It bears an acronym that would be bound to upset anyone from the UK: it’s called the IRA. Many in Britain recall the bombings and shootings over a great many years linked to the bid for greater Irish freedom, most of them organised by the IRA – the Irish Republican Army, a terrorist organisation. The two have no connection, of course, but it’s being suggested that while the IRA of previous years did terrible damage to lives and livelihoods, this latest manifestation could wreck Europe’s economy. So, the letters “IRA” could again stand for destruction. In this new case, IRA stands for Inflation Reduction Act which sounds innocent enough, and whose intentions are to make the US economy greener. That’s the official version. “The Inflation Reduction Act (IRA) of 2022 makes the single largest investment in climate and energy in American history,” says a US government website for the Department of Energy, “enabling America to tackle the climate crisis, advancing environmental justice, securing America’s position as a world leader in domestic clean energy manufacturing, and putting the United States on a pathway to achieving the Biden Administration’s climate goals, including a net-zero economy by 2050.” Sounds great, doesn’t it?

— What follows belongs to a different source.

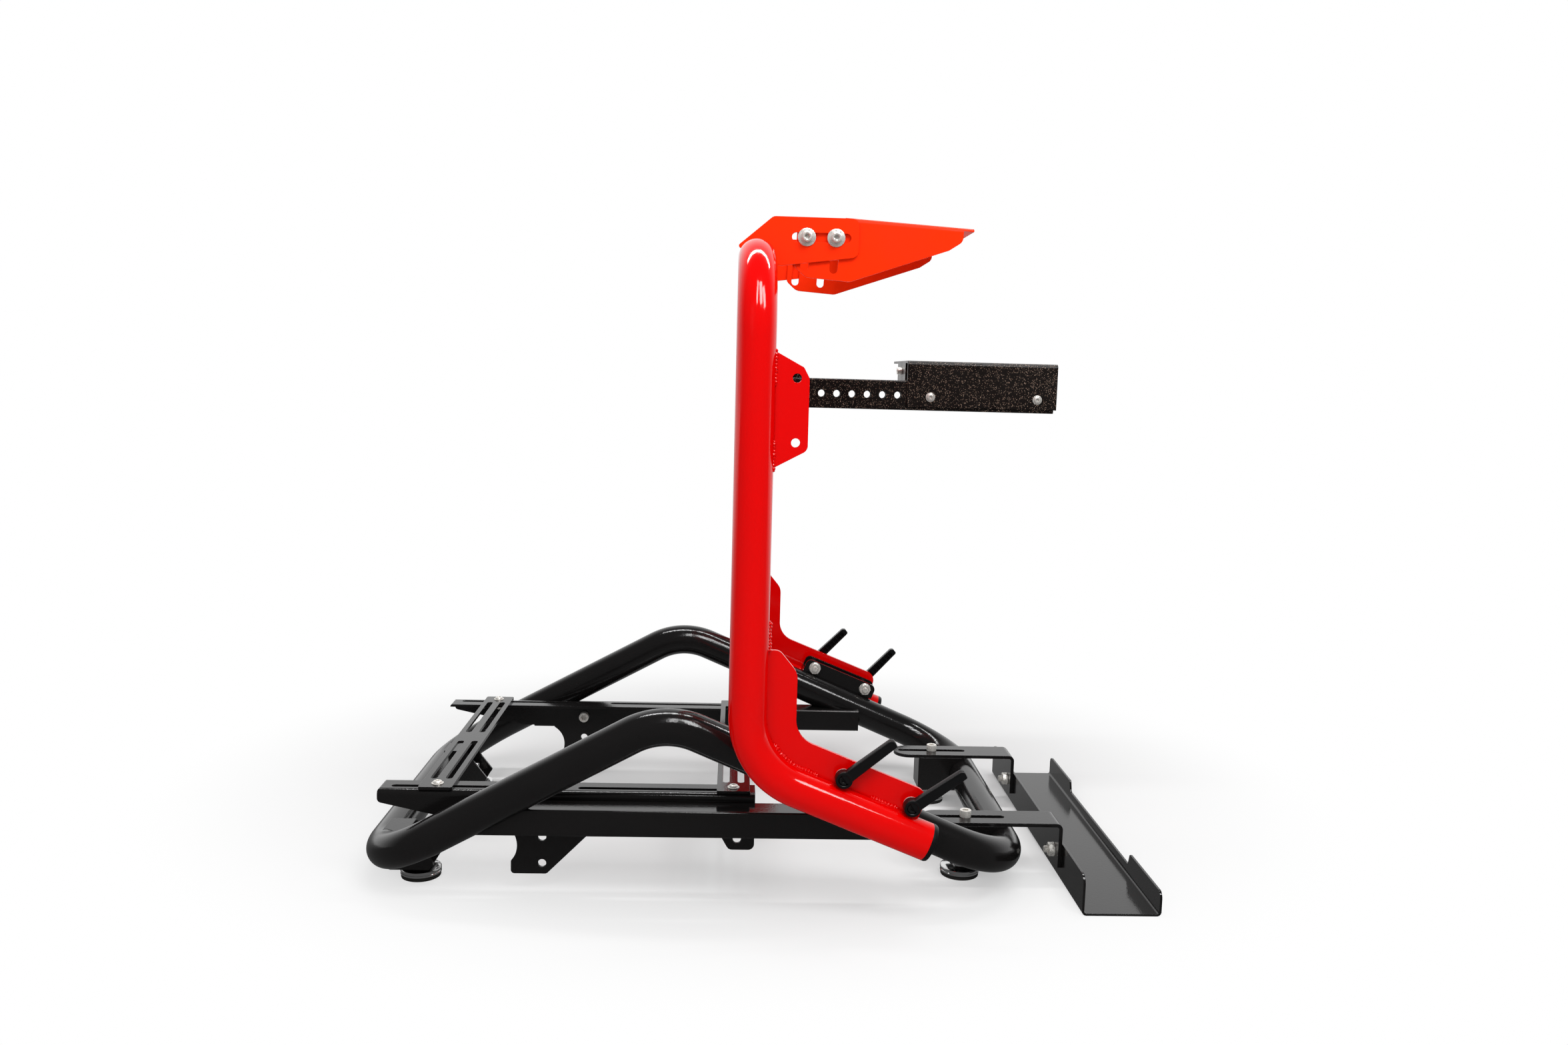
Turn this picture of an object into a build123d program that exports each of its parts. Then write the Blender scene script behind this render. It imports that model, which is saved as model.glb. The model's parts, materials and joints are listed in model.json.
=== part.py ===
"""Wheel stand for driving games: tube base, upright with wheel deck, pedal rails, shifter arm, chair-caster tray.

Millimetres and degrees. +X points to the driver's seat, +Y to the driver's right, +Z up, and the stand is on
Z = 0. Lengths along X are measured from the bolts of the front pedal plate, and widths (names ending in _W) from
the middle plane. Left is the -Y side. Each left piece is drawn once and mirrored for the right.
"""
import os
from math import cos, radians, sin, tan

from build123d import *

# ---------------------------------------------------------------- stock and fasteners
TUBE_OD = 48.3
TUBE_WALL = 2.6
TUBE_R = TUBE_OD / 2
BEND_R = 100.0            # centreline radius of every tube bend
M8 = 8.0                  # screw diameters
M10 = 10.0
CLEAR = 1.0               # a clearance hole or slot is this much wider than its screw
THREAD_GAP = 0.05         # radial gap between a screw and its nut
SLIP = 0.5                # side gap of a sheet that slides past another
HEAD_RATIO = 1.6          # cap head diameter over screw diameter
BUTTON_RATIO = 2.0        # flanged button head diameter over screw diameter
NUT_RATIO = 1.7           # nut width across flats over screw diameter
NUT_HIGH = 0.8            # nut height over screw diameter
WASHER_RATIO = 2.0        # washer diameter over screw diameter
WASHER_T = 1.6

# ---------------------------------------------------------------- base loop
BASE_W = 262.0            # centre of a side tube
FRONT_X = -79.0           # centre of the front cross tube
FRONT_CROSS_Z = 43.0
REAR_X = 766.5            # centre of the rear cross tube
REAR_CROSS_Z = 50.0
FRONT_SLOPE = 28.4        # rise of the side tube behind the front cross tube
REAR_SLOPE = 23.0         # fall of the side tube towards the rear cross tube

BEAM_WIDE = 40.0          # side beam, a rectangular tube under each side tube
BEAM_TALL = 35.0
BEAM_WALL = 2.0
BEAM_Z = 91.0             # underside
BEAM_OUT = 5.0            # the beam's outer face lies this far outside the tube's centre line
BEAM_FRONT_X = 56.0
BEAM_REAR_X = 602.0

# ---------------------------------------------------------------- pedal rails and plates
SHEET = 4.0               # thickness of the folded rails, plates and deck
RAIL_WIDE = 38.0
RAIL_Z = 137.0            # top face
RAIL_FOLD_R = 8.0         # outer radius of the fold
RAIL_FRONT_X = -75.0
RAIL_REAR_X = 420.0
RAIL_NOSE = 17.0          # depth of the web at the front tip
RAIL_WEB = 42.0           # depth of the web between the lobes
RAIL_TAPER_X = 38.0       # where the web reaches that depth
LOBE_HOLE_X = 140.0       # column of height holes at the front lobe
LOBE_HOLE_PITCH = 36.0
LOBE_TOP_HOLE = 26.0      # first hole below the rail's top face
REAR_LOBE_X = 397.0       # column of height holes at the rear lobe
LOBE_HALF = 22.0          # half width of a lobe's bottom edge
LOBE_EDGE = 14.5          # below the lowest hole
RAIL_SLOT_IN = 16.0       # the rail's slots lie this far in from its web's outer face
FRONT_SLOT = (-60.0, 132.0)
REAR_SLOT = (185.0, 408.0)

PLATE_WIDE = 44.0
PLATE_HALF = 227.0        # half length of a pedal plate, along Y
PLATE_SLOT_IN = 22.0      # plate slots run from this W to the next
PLATE_SLOT_OUT = 192.0
PLATE_SLOT_ROW = 10.0     # the two rows lie this far from the plate's middle line
FRONT_PLATE_X = 0.0
REAR_PLATE_X = 391.0

# ---------------------------------------------------------------- feet and their brackets
FOOT_OD = 54.5
PAD_T = 5.0
DISC_T = 9.0
FOOT_HUB_GAP = 1.0        # between a foot's hub and the bracket above it
STUD_ABOVE = 26.0         # the stud's end above the bracket's lower web
BRACKET_T = 4.0
BRACKET_WIDE = 50.0
FRONT_FOOT_X = -31.0
FRONT_FOOT_W = 177.0
FRONT_WEB_Z = 17.0        # underside of a front bracket's lower web
FRONT_BRACKET_TOP = 70.0
FRONT_BRACKET_TIP_X = -8.0
REAR_FOOT_X = 711.0
REAR_WEB_Z = 24.0
REAR_BRACKET_X = 692.0    # face towards the driver's feet

# ---------------------------------------------------------------- caster tray and its two arms
ARM_W = 152.0
ARM_WIDE = 50.0
ARM_T = 5.0
ARM_Z = 78.0              # underside of an arm's flat
ARM_TIP_X = 654.0
ARM_SCREW_X = 716.0
ARM_SLOT = 110.0          # over-all length of the slot
ARM_FLANGE_Z = 20.0       # lower edge of the turned-down flange
ARM_BOLT_Z = 37.0
TRAY_X = 848.0            # outer face of the front wall
TRAY_WIDE = 105.0
TRAY_HALF = 286.0
TRAY_T = 3.0
TRAY_FRONT_TALL = 54.0
TRAY_EAR_TALL = 33.0
TRAY_LOW_TALL = 16.0
TRAY_EAR_W = 158.0        # the ears of the rear wall reach from here to the ends

# ---------------------------------------------------------------- upright
UPRIGHT_GAP = 0.7         # between the upright's tube and the base tube beside it
UPRIGHT_W = BASE_W + TUBE_OD + UPRIGHT_GAP
LEG_X = 406.0
TOP_Z = 835.0             # centre of the top cross tube
KNEE_Z = 201.0            # where the leg's centre line meets that of its lower run
RUN_SLOPE = 22.0          # fall of the lower run
RUN_END_X = 636.0
CAP_T = 7.0

GUSSET_T = 5.0
GUSSET_W = UPRIGHT_W - 5.0          # outer face
GUSSET_WIDE = 37.0        # plate in front of the leg's face
GUSSET_ABOVE = 23.0       # plate above the line of the clamp screws
CLAMP_X = 528.0           # front clamp screw
CLAMP_Z = 190.0
CLAMP_PITCH = 94.0        # along the run
CLAMP_FOLD = 22.0         # depth of the folded bracket's cheeks
CLAMP_END = 17.0          # bracket beyond each screw
CLAMP_T = 5.0
CLAMP_IN = 4.0            # inner cheek's inner face lies this far outside the base tube's centre
LEVER_LONG = 80.0
LEVER_HUB = 22.0
LEVER_HUB_LONG = 17.0
LEFT_LEVER_ANGLES = (38.0, 35.0)     # rise of the front and rear levers' arms
RIGHT_LEVER_ANGLES = (45.0, 46.0)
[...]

Not to some of America’s trading partners, including the EU. “We are very concerned about the likely significant impact of the U.S. Inflation Reduction Act on the EU’s manufacturing base,” said Jozef Síkela, the Czech Minister of Industry and Trade, after a meeting of EU trade ministers. He has predicted that in a battle over the IRA subsidies, the only winner will be China. “A subsidy rally is a very dangerous game,” Jozef Síkela told reporters in Brussels. “The winner might then sit on [another] continent — not in Europe, and not on the American one,” he said. The Czech Republic currently holds the presidency of the Council of the EU, which is why Síkela also chairs the EU Trade Council. A spokesperson made it clear that Síkela was referring to China.

A mild disagreement among confirmed allies? Well, it’s a bit more that that, with EU officials accusing the US of profiting from the war in Ukraine over the cost of gas and also of weapons sold to Ukraine by the United States.

Jozef Síkela, the Czech Minister of Industry and Trade © Facebook

It’s reported in Britain’s right-leaning Daily Mail newspaper that one senior European official said during an interview with Politico that America is the country “that is most profiting from this war.” EU officials are already worried about the green subsidies that President Joe Biden has introduced because they fear that they could damage EU economies. President Biden and his team have denied that this will happen, but Biden’s “buy American” provisions could do severe damage to a number of EU countries in the year ahead.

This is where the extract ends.